----- Given data -----
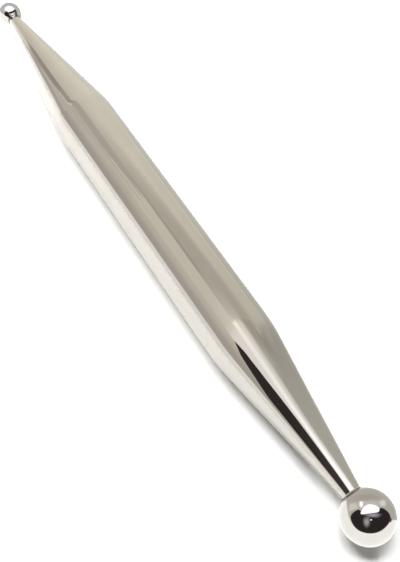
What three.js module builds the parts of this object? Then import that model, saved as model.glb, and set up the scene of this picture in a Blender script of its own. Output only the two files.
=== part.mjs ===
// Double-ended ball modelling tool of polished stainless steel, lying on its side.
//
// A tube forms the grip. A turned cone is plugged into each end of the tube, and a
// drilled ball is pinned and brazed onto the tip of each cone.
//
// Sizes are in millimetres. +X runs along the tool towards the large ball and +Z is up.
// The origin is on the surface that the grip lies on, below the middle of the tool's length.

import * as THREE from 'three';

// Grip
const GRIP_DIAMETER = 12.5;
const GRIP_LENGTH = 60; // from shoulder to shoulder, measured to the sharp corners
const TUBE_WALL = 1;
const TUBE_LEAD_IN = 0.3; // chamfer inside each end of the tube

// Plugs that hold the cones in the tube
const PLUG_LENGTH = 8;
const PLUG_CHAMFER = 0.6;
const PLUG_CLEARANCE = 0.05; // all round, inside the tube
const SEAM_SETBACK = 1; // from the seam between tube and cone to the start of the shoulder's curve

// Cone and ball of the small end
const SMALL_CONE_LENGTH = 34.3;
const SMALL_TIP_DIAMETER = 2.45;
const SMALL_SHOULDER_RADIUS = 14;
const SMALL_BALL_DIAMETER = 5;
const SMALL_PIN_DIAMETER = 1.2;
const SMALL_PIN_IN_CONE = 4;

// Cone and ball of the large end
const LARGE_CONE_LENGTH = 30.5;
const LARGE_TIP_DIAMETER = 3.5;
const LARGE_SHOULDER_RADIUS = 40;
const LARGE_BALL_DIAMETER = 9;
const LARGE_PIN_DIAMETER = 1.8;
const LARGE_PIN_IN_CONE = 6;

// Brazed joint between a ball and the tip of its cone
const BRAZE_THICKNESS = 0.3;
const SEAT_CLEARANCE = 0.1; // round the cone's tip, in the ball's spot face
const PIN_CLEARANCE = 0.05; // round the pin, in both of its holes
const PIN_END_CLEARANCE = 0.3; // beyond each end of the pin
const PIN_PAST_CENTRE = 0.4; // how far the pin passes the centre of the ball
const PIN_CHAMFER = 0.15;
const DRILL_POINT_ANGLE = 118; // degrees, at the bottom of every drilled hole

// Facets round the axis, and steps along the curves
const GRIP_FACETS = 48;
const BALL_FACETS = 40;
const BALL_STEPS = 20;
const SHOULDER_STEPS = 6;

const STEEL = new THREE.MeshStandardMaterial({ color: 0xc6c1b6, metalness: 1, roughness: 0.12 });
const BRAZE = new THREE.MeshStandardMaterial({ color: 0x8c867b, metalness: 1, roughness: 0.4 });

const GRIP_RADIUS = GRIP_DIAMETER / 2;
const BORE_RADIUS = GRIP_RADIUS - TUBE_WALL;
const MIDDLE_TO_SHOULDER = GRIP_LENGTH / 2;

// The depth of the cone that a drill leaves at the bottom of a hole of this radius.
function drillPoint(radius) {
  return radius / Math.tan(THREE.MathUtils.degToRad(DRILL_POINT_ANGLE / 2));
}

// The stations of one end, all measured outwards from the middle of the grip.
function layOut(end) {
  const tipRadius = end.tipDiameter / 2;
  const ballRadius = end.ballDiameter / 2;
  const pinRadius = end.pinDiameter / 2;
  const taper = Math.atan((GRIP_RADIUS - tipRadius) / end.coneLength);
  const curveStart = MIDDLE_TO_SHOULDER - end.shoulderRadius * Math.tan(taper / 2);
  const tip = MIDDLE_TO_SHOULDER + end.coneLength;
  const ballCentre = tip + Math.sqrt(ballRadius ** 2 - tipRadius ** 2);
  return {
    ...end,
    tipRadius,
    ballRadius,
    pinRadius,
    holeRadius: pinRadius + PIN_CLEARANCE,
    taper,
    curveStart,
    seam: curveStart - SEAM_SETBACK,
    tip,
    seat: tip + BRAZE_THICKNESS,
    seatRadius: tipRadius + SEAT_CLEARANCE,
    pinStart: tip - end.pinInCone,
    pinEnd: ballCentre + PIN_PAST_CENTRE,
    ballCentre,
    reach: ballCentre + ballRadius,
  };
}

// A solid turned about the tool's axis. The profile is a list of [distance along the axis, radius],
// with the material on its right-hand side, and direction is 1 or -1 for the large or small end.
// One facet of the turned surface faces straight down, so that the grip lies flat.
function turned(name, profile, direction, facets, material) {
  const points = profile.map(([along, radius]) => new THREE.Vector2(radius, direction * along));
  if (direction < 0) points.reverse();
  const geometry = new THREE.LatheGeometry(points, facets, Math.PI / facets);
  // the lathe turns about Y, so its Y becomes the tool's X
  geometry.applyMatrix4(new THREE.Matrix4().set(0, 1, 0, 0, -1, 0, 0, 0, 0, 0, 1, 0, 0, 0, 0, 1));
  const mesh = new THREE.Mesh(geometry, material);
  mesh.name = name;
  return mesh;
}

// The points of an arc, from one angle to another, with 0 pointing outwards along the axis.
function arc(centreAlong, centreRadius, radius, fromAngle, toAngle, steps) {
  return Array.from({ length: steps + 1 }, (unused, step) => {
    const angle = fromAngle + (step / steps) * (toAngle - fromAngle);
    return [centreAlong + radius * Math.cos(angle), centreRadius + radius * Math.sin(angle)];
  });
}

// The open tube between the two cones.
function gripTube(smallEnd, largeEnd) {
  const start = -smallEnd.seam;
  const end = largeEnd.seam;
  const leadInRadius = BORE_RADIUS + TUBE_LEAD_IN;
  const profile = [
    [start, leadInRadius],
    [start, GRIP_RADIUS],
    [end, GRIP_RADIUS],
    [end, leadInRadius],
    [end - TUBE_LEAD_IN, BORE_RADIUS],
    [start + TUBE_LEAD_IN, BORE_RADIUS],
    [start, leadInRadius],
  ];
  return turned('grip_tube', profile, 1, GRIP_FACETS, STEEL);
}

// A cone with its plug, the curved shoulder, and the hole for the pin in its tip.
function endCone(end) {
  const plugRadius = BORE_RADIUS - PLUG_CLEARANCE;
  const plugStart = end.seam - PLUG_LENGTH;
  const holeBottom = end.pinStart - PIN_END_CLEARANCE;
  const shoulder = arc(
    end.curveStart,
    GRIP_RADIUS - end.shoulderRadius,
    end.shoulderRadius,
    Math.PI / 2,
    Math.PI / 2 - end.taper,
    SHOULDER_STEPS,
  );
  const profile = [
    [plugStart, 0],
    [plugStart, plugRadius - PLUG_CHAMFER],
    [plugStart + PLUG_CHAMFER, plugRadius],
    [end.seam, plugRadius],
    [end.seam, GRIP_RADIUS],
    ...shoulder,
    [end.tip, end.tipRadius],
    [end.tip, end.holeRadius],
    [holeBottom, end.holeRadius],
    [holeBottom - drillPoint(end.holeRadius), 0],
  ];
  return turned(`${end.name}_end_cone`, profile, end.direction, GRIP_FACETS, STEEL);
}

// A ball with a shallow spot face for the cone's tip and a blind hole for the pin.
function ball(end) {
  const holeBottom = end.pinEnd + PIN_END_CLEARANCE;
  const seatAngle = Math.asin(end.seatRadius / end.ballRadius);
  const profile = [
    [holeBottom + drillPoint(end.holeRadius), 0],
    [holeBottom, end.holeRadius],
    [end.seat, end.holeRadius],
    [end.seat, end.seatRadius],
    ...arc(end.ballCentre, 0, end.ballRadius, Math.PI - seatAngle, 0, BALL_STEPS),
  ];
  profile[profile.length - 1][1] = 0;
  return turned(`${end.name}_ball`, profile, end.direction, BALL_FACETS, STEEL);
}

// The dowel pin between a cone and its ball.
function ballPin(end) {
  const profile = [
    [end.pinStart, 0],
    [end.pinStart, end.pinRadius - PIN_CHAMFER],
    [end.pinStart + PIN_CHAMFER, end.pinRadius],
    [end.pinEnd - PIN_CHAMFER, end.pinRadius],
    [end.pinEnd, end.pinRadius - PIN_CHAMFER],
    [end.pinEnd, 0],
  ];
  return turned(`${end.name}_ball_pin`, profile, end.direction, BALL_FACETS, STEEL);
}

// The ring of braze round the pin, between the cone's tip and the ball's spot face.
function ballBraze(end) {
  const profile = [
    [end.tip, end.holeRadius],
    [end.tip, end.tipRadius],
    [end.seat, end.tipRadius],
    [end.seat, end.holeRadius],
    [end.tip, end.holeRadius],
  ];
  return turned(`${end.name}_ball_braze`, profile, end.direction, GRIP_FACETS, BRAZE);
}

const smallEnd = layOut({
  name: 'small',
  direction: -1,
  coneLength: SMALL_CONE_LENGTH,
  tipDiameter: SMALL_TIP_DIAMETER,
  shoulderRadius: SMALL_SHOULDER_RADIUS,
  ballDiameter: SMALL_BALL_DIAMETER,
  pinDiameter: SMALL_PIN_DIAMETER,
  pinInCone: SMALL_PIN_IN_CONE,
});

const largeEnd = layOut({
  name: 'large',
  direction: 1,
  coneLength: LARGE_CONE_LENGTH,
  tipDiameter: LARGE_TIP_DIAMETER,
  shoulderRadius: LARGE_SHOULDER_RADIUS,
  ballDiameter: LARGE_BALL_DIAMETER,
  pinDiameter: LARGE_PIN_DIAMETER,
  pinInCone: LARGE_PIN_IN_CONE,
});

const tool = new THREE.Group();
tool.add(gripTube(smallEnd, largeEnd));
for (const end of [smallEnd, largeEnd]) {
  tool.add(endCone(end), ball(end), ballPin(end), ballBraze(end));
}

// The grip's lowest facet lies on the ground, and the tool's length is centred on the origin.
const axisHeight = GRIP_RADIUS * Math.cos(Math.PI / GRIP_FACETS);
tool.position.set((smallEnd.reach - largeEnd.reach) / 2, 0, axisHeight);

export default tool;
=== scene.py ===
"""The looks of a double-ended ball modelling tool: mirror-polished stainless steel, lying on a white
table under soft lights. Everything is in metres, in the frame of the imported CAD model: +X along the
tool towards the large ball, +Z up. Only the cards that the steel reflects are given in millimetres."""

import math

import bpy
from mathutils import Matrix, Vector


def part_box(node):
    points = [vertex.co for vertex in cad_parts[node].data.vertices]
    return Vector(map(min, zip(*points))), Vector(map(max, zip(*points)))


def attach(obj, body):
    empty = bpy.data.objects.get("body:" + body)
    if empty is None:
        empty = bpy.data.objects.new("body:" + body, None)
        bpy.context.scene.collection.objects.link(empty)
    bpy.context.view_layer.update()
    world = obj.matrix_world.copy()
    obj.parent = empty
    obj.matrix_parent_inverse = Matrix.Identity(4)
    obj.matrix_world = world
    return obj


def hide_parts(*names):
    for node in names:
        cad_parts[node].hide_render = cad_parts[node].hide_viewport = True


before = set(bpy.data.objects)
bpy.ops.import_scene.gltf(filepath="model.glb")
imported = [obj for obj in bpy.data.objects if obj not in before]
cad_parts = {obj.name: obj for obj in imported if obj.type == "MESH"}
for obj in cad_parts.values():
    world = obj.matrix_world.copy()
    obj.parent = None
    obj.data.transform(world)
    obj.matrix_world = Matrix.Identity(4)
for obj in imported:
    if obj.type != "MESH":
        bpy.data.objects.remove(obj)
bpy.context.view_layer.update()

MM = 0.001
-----
----- Given data -----
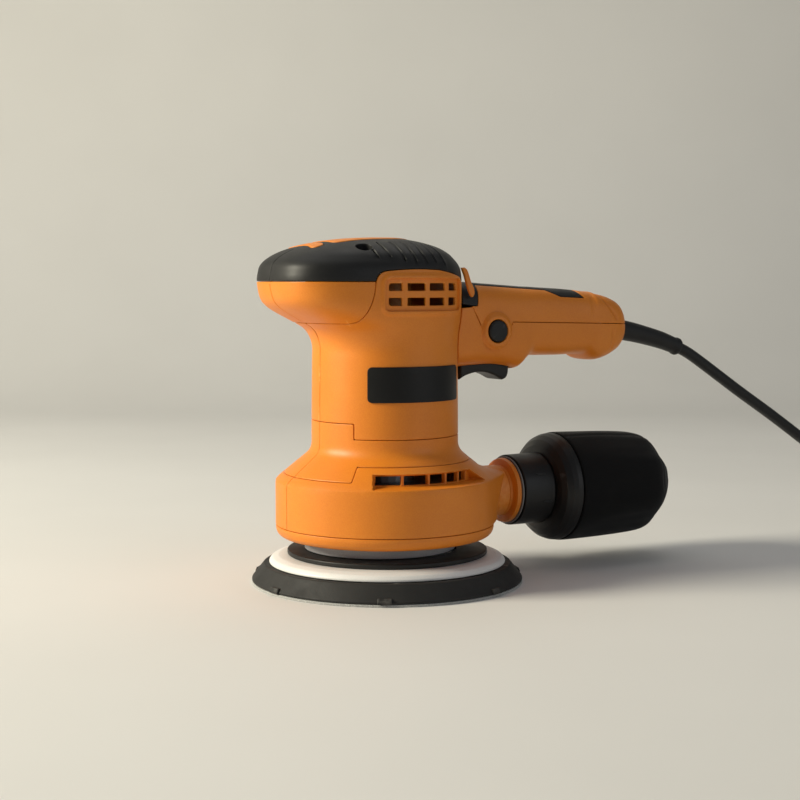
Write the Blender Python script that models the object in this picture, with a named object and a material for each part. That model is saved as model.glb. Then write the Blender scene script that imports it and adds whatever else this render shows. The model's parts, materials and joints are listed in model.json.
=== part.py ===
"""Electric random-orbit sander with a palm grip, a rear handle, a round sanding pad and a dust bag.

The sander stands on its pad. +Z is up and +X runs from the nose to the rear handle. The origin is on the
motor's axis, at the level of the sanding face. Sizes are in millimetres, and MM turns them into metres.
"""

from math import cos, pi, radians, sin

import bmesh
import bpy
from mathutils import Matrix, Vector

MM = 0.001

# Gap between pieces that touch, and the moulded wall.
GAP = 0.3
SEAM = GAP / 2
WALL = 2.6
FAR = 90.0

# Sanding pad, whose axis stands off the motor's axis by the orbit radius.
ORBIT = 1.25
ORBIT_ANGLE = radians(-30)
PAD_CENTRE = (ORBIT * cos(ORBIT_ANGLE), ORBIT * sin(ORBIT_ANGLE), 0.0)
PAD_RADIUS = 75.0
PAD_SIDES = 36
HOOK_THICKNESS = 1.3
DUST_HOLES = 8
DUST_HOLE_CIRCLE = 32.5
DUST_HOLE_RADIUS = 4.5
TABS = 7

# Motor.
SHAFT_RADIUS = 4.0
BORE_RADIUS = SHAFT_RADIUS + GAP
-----
Exercise aim | Note every line above where the string "picture" shows up, and copy those lines.

Reply to the exercise |
What three.js module builds the parts of this object? Then import that model, saved as model.glb, and set up the scene of this picture in a Blender script of its own. Output only the two files.
Write the Blender Python script that models the object in this picture, with a named object and a material for each part. That model is saved as model.glb. Then write the Blender scene script that imports it and adds whatever else this render shows. The model's parts, materials and joints are listed in model.json.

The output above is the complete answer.